No saben – o tal vez sí – la suerte que tienen de ver algo por primera vez, algo que les gustará mucho e incluso les cambiará la vida. Eso que se llama descubrir o estrenar sentimientos hacia cualquier forma de arte. Las afecciones son así, evasiones que nos trasladan al último refugio sobre el que descansar o sencillamente una forma épica de acabar el día.
La vida parece ser un perpetuo discurrir entre atascos y días lánguidos sin novedad alguna que a veces solo las salidas del sendero apaciguan al igual que la lluvia, la sequía por descubrir algo interesante que nos saque de un tedio inhóspito. Supongo que por eso, cuando vemos algo vibrante por primera vez, queremos hacerlo nuestro, meterlo en un cajón para que nadie más lo encuentre, no sea que esa persona tenga más afinidad que nosotros ante tan mayúsculo descubrimiento.
Un café, un libro, un viejo videoclip, un futbolista de esos que juegan con las medias bajadas, una serie olvidada, cualquier excusa es buena con tal de no compartir algo que nos ha encantado. Lo hacemos a veces, sólo en Twitter, ante nuestro pequeño e idílico círculo social, aunque en la vida real lo tengamos que completar con macarrones. Ya me entienden
Hay bucles de los que uno no sale: ciertas canciones, películas y mismas quejas.
La función del arte, la aspiración de los creadores, es hacerte pensar. Sin embargo, el espectador, el vulgar aficionado, le da un uso bien distinto, busca sencillamente la felicidad. Ya sea en una función de teatro, en un bar, en el Real Madrid, en una película sin interrupciones, en el olor a Nivea, en el café.

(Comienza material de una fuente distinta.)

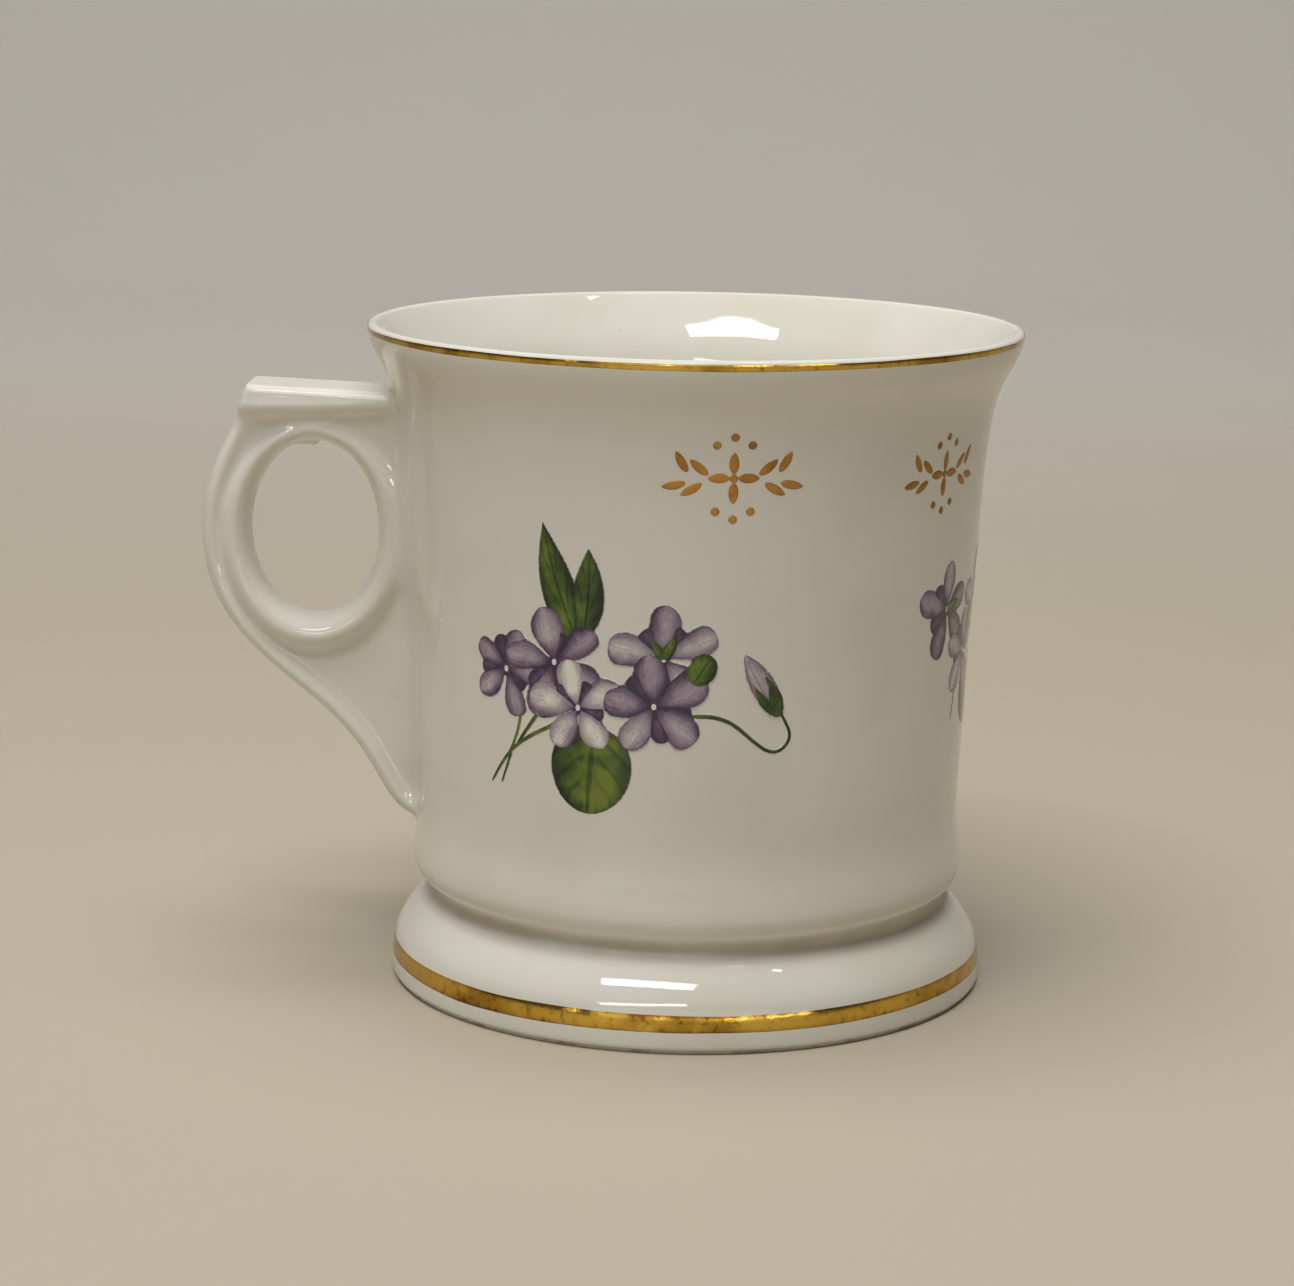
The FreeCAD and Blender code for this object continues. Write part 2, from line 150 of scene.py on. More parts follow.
# Brushed gold bands: lower and upper edge, how far the edges wander, seed
BANDS = {"rim_gilt": ((87.8, 88.55), 0.10, 3), "foot_gilt": ((2.9, 5.1), 0.12, 8)}
# Rows across a band, waves in its edges, and the lift of its edges and more in its middle, as shares of GILT
BAND_ROWS = 9
BAND_WAVES = 12
BAND_EDGE = 0.2
BAND_CROWN = 0.4
WAVE_PHASES = (0, 6.28)

# Sprays. Blossoms: turn, height, radius, angle of the first petal, tone
# Buds: turn and height of the base, angle, length, half width, tone
# Leaves, under and over the blossoms: turn and height of the base, angle, length, half width, tone, roundness
# of base and tip, bend
# Stems: places on the wall, half width
SPRAYS = {
    "front": (
        [(-38.4, 47.6, 6.2, 70, 0.30), (-27.0, 49.4, 7.2, 108, 0.5), (-5.0, 50.8, 7.6, 92, 0.62),
         (-22.0, 43.8, 6.4, 100, 0.95), (-6.8, 44.6, 6.8, 28, 0.45)],
        [(17.8, 43.4, 121, 9.2, 2.0, 0.55)],
        [(-18.5, 41.6, 262, 11.6, 5.6, 0.7, 0.42, 0.5, 0.05),
         (-21.8, 52.0, 114, 16.0, 2.6, 0.25, 0.7, 1.0, -0.12),
         (-21.0, 52.6, 77, 11.8, 2.3, 0.45, 0.7, 0.9, 0.14)],
        [(0.6, 47.6, 58, 4.4, 1.9, 0.3, 0.45, 0.45, 0.0), (-5.0, 50.8, 58, 3.6, 0.75, 0.6, 0.5, 1.0, 0.1),
         (-5.0, 50.8, 126, 3.0, 0.6, 0.5, 0.5, 1.0, -0.1)],
        [([(-34.6, 43.2), (-36.6, 38.4), (-38.6, 36.0)], 0.30),
         ([(-26.2, 41.6), (-28.5, 40.8), (-36.4, 37.6), (-43.0, 32.2)], 0.34),
         ([(-37.4, 36.8), (-40.2, 32.4)], 0.26),
         ([(-29.4, 43.6), (-33.0, 40.6), (-36.2, 37.7)], 0.36),
         ([(-2.0, 43.2), (1.4, 43.5), (7.2, 42.9), (13.0, 40.0), (17.4, 38.8), (19.8, 40.4), (18.9, 42.6),
           (17.3, 44.4)], 0.34)]),
    "side": (
        [(61.0, 54.2, 6.8, 100, 0.3), (82.0, 53.4, 6.8, 95, 0.5), (72.5, 47.6, 6.0, 20, 0.55)],
        [(95.0, 45.4, 62, 8.0, 1.8, 0.5)],
        [(80.0, 45.2, 268, 8.6, 4.4, 0.65, 0.42, 0.5, -0.05),
         (84.0, 52.0, 84, 9.5, 2.2, 0.4, 0.7, 0.9, 0.1)],
        [(82.0, 53.4, 50, 3.2, 0.7, 0.6, 0.5, 1.0, 0.1), (61.0, 54.2, 8, 3.8, 0.8, 0.5, 0.5, 1.0, 0.1)],
        [([(68.0, 49.0), (69.0, 43.5), (67.5, 38.5)], 0.32),
         ([(84.0, 47.0), (89.5, 41.8), (94.6, 45.6)], 0.32)]),
}
SPRAY_SEEDS = {"front": 5, "side": 11}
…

Un artista posee la magia de corregir o cambiar lo que con el paso del tiempo no parece una idea tan brillante. Los días, lo vivido, la verdad son cuestiones que no tienen arreglo. Envidio al artista con el pincel – Y no les hablo de los grandes maestros holandeses – que son capaces de corregir lo que en nosotros jamás podremos. Una vez que dominas la técnica, el espacio, la paleta de colores tiras de pulso, de creatividad y decides donde ir.
Recuerdo aquella vez que pinté una acuarela y todos a mi alrededor creyeron estar ante un joven y rutilante talento emergente. Créanme que nada más lejos de la realidad. Durante días me negué a empezar otra obra. Supongo que dentro de mí crecía el síndrome del impostor. Supe que había sido pura suerte y así, a la tierna edad de catorce años, tuve mi primera crisis de los cuarenta. Todo artista comete errores o son simplemente perfeccionistas, quién sabe. El noble arte de mejorar una obra como quien limpia un pincel, pero que alivia la perspectiva, el nudo o el desenlace es bienvenida.
No se engañen, es una auténtica contradicción tratar de vivir y de controlar todo. Elijan: una cosa u otra. En definitiva, no somos artistas, no dirigimos películas que luego nos sentamos a ver, tampoco – al menos yo – hago una puesta en escena. Tengo una lista pendiente de libros y películas que disfrutaré por primera vez, si lo piensan, soy rico. No esperen que se las recomiende, tampoco arrojen la toalla, esas cosas que tenemos aún guardadas, quizá no sean lo que necesitamos justo en ese momento, esa es en esencia la clave, el momento en que vamos a sentir algo por primera vez.